### Data excerpt
»»
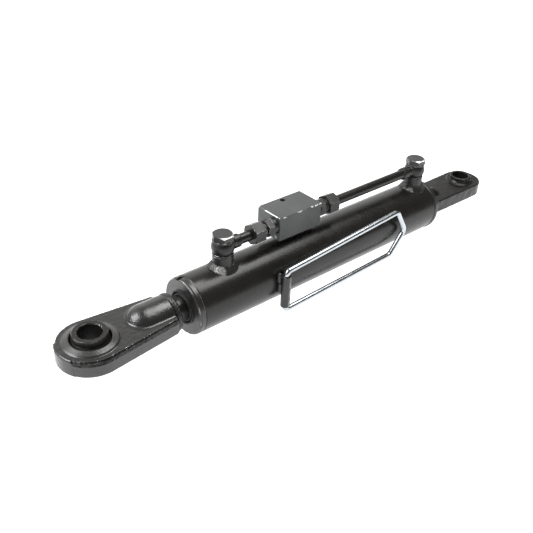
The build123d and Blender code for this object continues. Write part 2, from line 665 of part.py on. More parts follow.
for side, port_x in PORT_X.items():
    inward = PORT_INWARD[side]

    with BuildPart() as port_boss:
        turn_z(
            port_x,
            (THREAD_R, BOSS_FOOT_Z),
            (BOSS_R, BOSS_FOOT_Z),
            (BOSS_R, BOSS_TOP_Z - BOSS_EDGE),
            (BOSS_R - BOSS_EDGE, BOSS_TOP_Z),
            (THREAD_R, BOSS_TOP_Z),
        )
        barrel_space()
    port_boss.part.label = f"{side}_port_boss"
    export_step(port_boss.part, f"parts/{side}_port_boss.step")

    tube_outline = (
        (port_x - 2 * BOSS_R, 0),
        (port_x - 2 * BOSS_R, BARREL_R),
        (port_x + 2 * BOSS_R, BARREL_R),
        (port_x + 2 * BOSS_R, 0),
    )
    boss_outline = ((0, 0), (BOSS_R, 0), (BOSS_R, BOSS_TOP_Z), (0, BOSS_TOP_Z))
    with BuildPart() as port_weld:
        turn_x(*tube_outline)
        turn_z(port_x, *boss_outline)
        chamfer(port_weld.edges().filter_by(GeomType.BSPLINE), PORT_WELD_LEG)
        turn_x(*tube_outline, mode=Mode.SUBTRACT)
        turn_z(port_x, *boss_outline, mode=Mode.SUBTRACT)
        add(base_cap.part, mode=Mode.SUBTRACT)
        add(base_cap_weld.part, mode=Mode.SUBTRACT)
    port_weld.part.label = f"{side}_port_weld"
    export_step(port_weld.part, f"parts/{side}_port_weld.step")

    with BuildPart() as banjo_bolt:
        hexagon_bar(HEAD_AF, (port_x, 0, HEAD_BOTTOM_Z), (0, 0, 1), HEAD_HEIGHT)
        turn_z(
            port_x,
            (HEAD_AF / 2 - 0.1, HEAD_TOP_Z + 0.1),
            (HEAD_AF / 2 + 4, HEAD_TOP_Z - HEAD_CHAMFER),
            (HEAD_AF / 2 + 4, HEAD_TOP_Z + 0.1),
            mode=Mode.SUBTRACT,
        )
        turn_z(
            port_x,
            (0, HEAD_BOTTOM_Z),
            (THREAD_R, HEAD_BOTTOM_Z),
            (THREAD_R, PIPE_Z + WAIST_HALF),
            (WAIST_R, PIPE_Z + WAIST_HALF),
            (WAIST_R, PIPE_Z - WAIST_HALF),
            (THREAD_R, PIPE_Z - WAIST_HALF),
            (THREAD_R, SHANK_END_Z + 1),
            (THREAD_R - 1, SHANK_END_Z),
            (0, SHANK_END_Z),
        )
        turn_z(
            port_x,
            (0, SHANK_END_Z),
            (OIL_BORE_R, SHANK_END_Z),
            (OIL_BORE_R, PIPE_Z + 3),
            (0, PIPE_Z + 3),
            mode=Mode.SUBTRACT,
        )
        with Locations((port_x, 0, PIPE_Z)):
            Cylinder(CROSS_HOLE_R, 4 * WAIST_R, rotation=(0, 90, 0), mode=Mode.SUBTRACT)
    banjo_bolt.part.label = f"{side}_banjo_bolt"
    export_step(banjo_bolt.part, f"parts/{side}_banjo_bolt.step")

    with BuildPart() as banjo_body:
        foot_z = BOSS_TOP_Z + WASHER_THICK
        top_z = foot_z + BANJO_HEIGHT
        bolt_hole_r = THREAD_R + BOLT_PLAY
        with BuildSketch(Plane.XZ) as half:
            with BuildLine():
                Polyline(
                    (port_x + BANJO_END_R, top_z),
                    (port_x + bolt_hole_r, top_z),
                    (port_x + bolt_hole_r, foot_z),
                    (port_x + BANJO_END_R, foot_z),
                )
                ThreePointArc(
                    (port_x + BANJO_END_R, foot_z),
                    (port_x + BANJO_MID_R, PIPE_Z),
                    (port_x + BANJO_END_R, top_z),
                )
            make_face()
        revolve(half.sketch, axis=Axis((port_x, 0, 0), (0, 0, 1)))
        stub_end = port_x + inward * STUB_REACH[side]
        turn_x_at(
            PIPE_Z,
            (port_x + inward * (bolt_hole_r + 1.2), 0),
            (port_x + inward * (bolt_hole_r + 1.2), STUB_R - STUB_NECK),
            (stub_end - inward * (STUB_HEAD + STUB_NECK), STUB_R - STUB_NECK),
            (stub_end - inward * STUB_HEAD, STUB_R),
            (stub_end - inward * 1.6, STUB_R),
            (stub_end, PIPE_R + 0.5),
            (stub_end, 0),
        )
        socket_x = stub_end - inward * SOCKET_DEPTH
        turn_x_at(
            PIPE_Z, (socket_x, 0), (socket_x, PIPE_R), (stub_end, PIPE_R), (stub_end, 0), mode=Mode.SUBTRACT
        )
        turn_x_at(
            PIPE_Z,
            (port_x + inward * 2, 0),
            (port_x + inward * 2, PIPE_BORE_R),
            (stub_end, PIPE_BORE_R),
            (stub_end, 0),
            mode=Mode.SUBTRACT,
        )
        turn_z(
            port_x, (0, foot_z), (bolt_hole_r, foot_z), (bolt_hole_r, top_z), (0, top_z), mode=Mode.SUBTRACT
        )
    banjo_body.part.label = f"{side}_banjo_body"
    export_step(banjo_body.part, f"parts/{side}_banjo_body.step")

    with BuildPart() as banjo_washers:
        for under_z in (BOSS_TOP_Z, BOSS_TOP_Z + WASHER_THICK + BANJO_HEIGHT):
            turn_z(
                port_x,
                (THREAD_R + BOLT_PLAY, under_z),
                (WASHER_R - WASHER_EDGE, under_z),
                (WASHER_R, under_z + WASHER_EDGE),
                (WASHER_R, under_z + WASHER_THICK - WASHER_EDGE),
                (WASHER_R - WASHER_EDGE, under_z + WASHER_THICK),
                (THREAD_R + BOLT_PLAY, under_z + WASHER_THICK),
            )
    banjo_washers.part.label = f"{side}_banjo_washers"
    export_step(banjo_washers.part, f"parts/{side}_banjo_washers.step")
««
### Directive
Make an exact copy of every line in the data.

### Output of the exercise
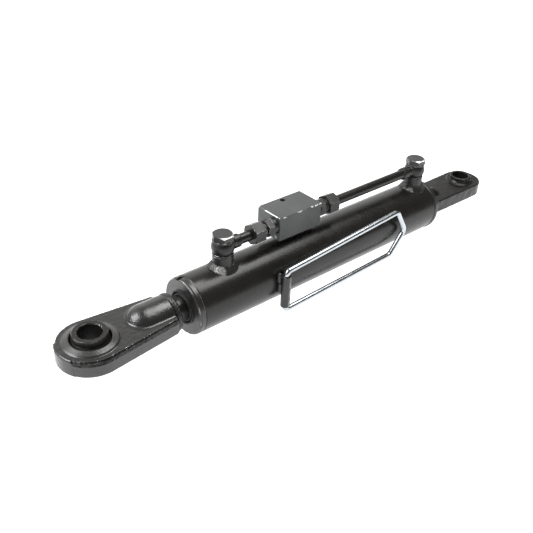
The build123d and Blender code for this object continues. Write part 2, from line 665 of part.py on. More parts follow.
for side, port_x in PORT_X.items():
    inward = PORT_INWARD[side]

    with BuildPart() as port_boss:
        turn_z(
            port_x,
            (THREAD_R, BOSS_FOOT_Z),
            (BOSS_R, BOSS_FOOT_Z),
            (BOSS_R, BOSS_TOP_Z - BOSS_EDGE),
            (BOSS_R - BOSS_EDGE, BOSS_TOP_Z),
            (THREAD_R, BOSS_TOP_Z),
        )
        barrel_space()
    port_boss.part.label = f"{side}_port_boss"
    export_step(port_boss.part, f"parts/{side}_port_boss.step")

    tube_outline = (
        (port_x - 2 * BOSS_R, 0),
        (port_x - 2 * BOSS_R, BARREL_R),
        (port_x + 2 * BOSS_R, BARREL_R),
        (port_x + 2 * BOSS_R, 0),
    )
    boss_outline = ((0, 0), (BOSS_R, 0), (BOSS_R, BOSS_TOP_Z), (0, BOSS_TOP_Z))
    with BuildPart() as port_weld:
        turn_x(*tube_outline)
        turn_z(port_x, *boss_outline)
        chamfer(port_weld.edges().filter_by(GeomType.BSPLINE), PORT_WELD_LEG)
        turn_x(*tube_outline, mode=Mode.SUBTRACT)
        turn_z(port_x, *boss_outline, mode=Mode.SUBTRACT)
        add(base_cap.part, mode=Mode.SUBTRACT)
        add(base_cap_weld.part, mode=Mode.SUBTRACT)
    port_weld.part.label = f"{side}_port_weld"
    export_step(port_weld.part, f"parts/{side}_port_weld.step")

    with BuildPart() as banjo_bolt:
        hexagon_bar(HEAD_AF, (port_x, 0, HEAD_BOTTOM_Z), (0, 0, 1), HEAD_HEIGHT)
        turn_z(
            port_x,
            (HEAD_AF / 2 - 0.1, HEAD_TOP_Z + 0.1),
            (HEAD_AF / 2 + 4, HEAD_TOP_Z - HEAD_CHAMFER),
            (HEAD_AF / 2 + 4, HEAD_TOP_Z + 0.1),
            mode=Mode.SUBTRACT,
        )
        turn_z(
            port_x,
            (0, HEAD_BOTTOM_Z),
            (THREAD_R, HEAD_BOTTOM_Z),
            (THREAD_R, PIPE_Z + WAIST_HALF),
            (WAIST_R, PIPE_Z + WAIST_HALF),
            (WAIST_R, PIPE_Z - WAIST_HALF),
            (THREAD_R, PIPE_Z - WAIST_HALF),
            (THREAD_R, SHANK_END_Z + 1),
            (THREAD_R - 1, SHANK_END_Z),
            (0, SHANK_END_Z),
        )
        turn_z(
            port_x,
            (0, SHANK_END_Z),
            (OIL_BORE_R, SHANK_END_Z),
            (OIL_BORE_R, PIPE_Z + 3),
            (0, PIPE_Z + 3),
            mode=Mode.SUBTRACT,
        )
        with Locations((port_x, 0, PIPE_Z)):
            Cylinder(CROSS_HOLE_R, 4 * WAIST_R, rotation=(0, 90, 0), mode=Mode.SUBTRACT)
    banjo_bolt.part.label = f"{side}_banjo_bolt"
    export_step(banjo_bolt.part, f"parts/{side}_banjo_bolt.step")

    with BuildPart() as banjo_body:
        foot_z = BOSS_TOP_Z + WASHER_THICK
        top_z = foot_z + BANJO_HEIGHT
        bolt_hole_r = THREAD_R + BOLT_PLAY
        with BuildSketch(Plane.XZ) as half:
            with BuildLine():
                Polyline(
                    (port_x + BANJO_END_R, top_z),
                    (port_x + bolt_hole_r, top_z),
                    (port_x + bolt_hole_r, foot_z),
                    (port_x + BANJO_END_R, foot_z),
                )
                ThreePointArc(
                    (port_x + BANJO_END_R, foot_z),
                    (port_x + BANJO_MID_R, PIPE_Z),
                    (port_x + BANJO_END_R, top_z),
                )
            make_face()
        revolve(half.sketch, axis=Axis((port_x, 0, 0), (0, 0, 1)))
        stub_end = port_x + inward * STUB_REACH[side]
        turn_x_at(
            PIPE_Z,
            (port_x + inward * (bolt_hole_r + 1.2), 0),
            (port_x + inward * (bolt_hole_r + 1.2), STUB_R - STUB_NECK),
            (stub_end - inward * (STUB_HEAD + STUB_NECK), STUB_R - STUB_NECK),
            (stub_end - inward * STUB_HEAD, STUB_R),
            (stub_end - inward * 1.6, STUB_R),
            (stub_end, PIPE_R + 0.5),
            (stub_end, 0),
        )
        socket_x = stub_end - inward * SOCKET_DEPTH
        turn_x_at(
            PIPE_Z, (socket_x, 0), (socket_x, PIPE_R), (stub_end, PIPE_R), (stub_end, 0), mode=Mode.SUBTRACT
        )
        turn_x_at(
            PIPE_Z,
            (port_x + inward * 2, 0),
            (port_x + inward * 2, PIPE_BORE_R),
            (stub_end, PIPE_BORE_R),
            (stub_end, 0),
            mode=Mode.SUBTRACT,
        )
        turn_z(
            port_x, (0, foot_z), (bolt_hole_r, foot_z), (bolt_hole_r, top_z), (0, top_z), mode=Mode.SUBTRACT
        )
    banjo_body.part.label = f"{side}_banjo_body"
    export_step(banjo_body.part, f"parts/{side}_banjo_body.step")

    with BuildPart() as banjo_washers:
        for under_z in (BOSS_TOP_Z, BOSS_TOP_Z + WASHER_THICK + BANJO_HEIGHT):
            turn_z(
                port_x,
                (THREAD_R + BOLT_PLAY, under_z),
                (WASHER_R - WASHER_EDGE, under_z),
                (WASHER_R, under_z + WASHER_EDGE),
                (WASHER_R, under_z + WASHER_THICK - WASHER_EDGE),
                (WASHER_R - WASHER_EDGE, under_z + WASHER_THICK),
                (THREAD_R + BOLT_PLAY, under_z + WASHER_THICK),
            )
    banjo_washers.part.label = f"{side}_banjo_washers"
    export_step(banjo_washers.part, f"parts/{side}_banjo_washers.step")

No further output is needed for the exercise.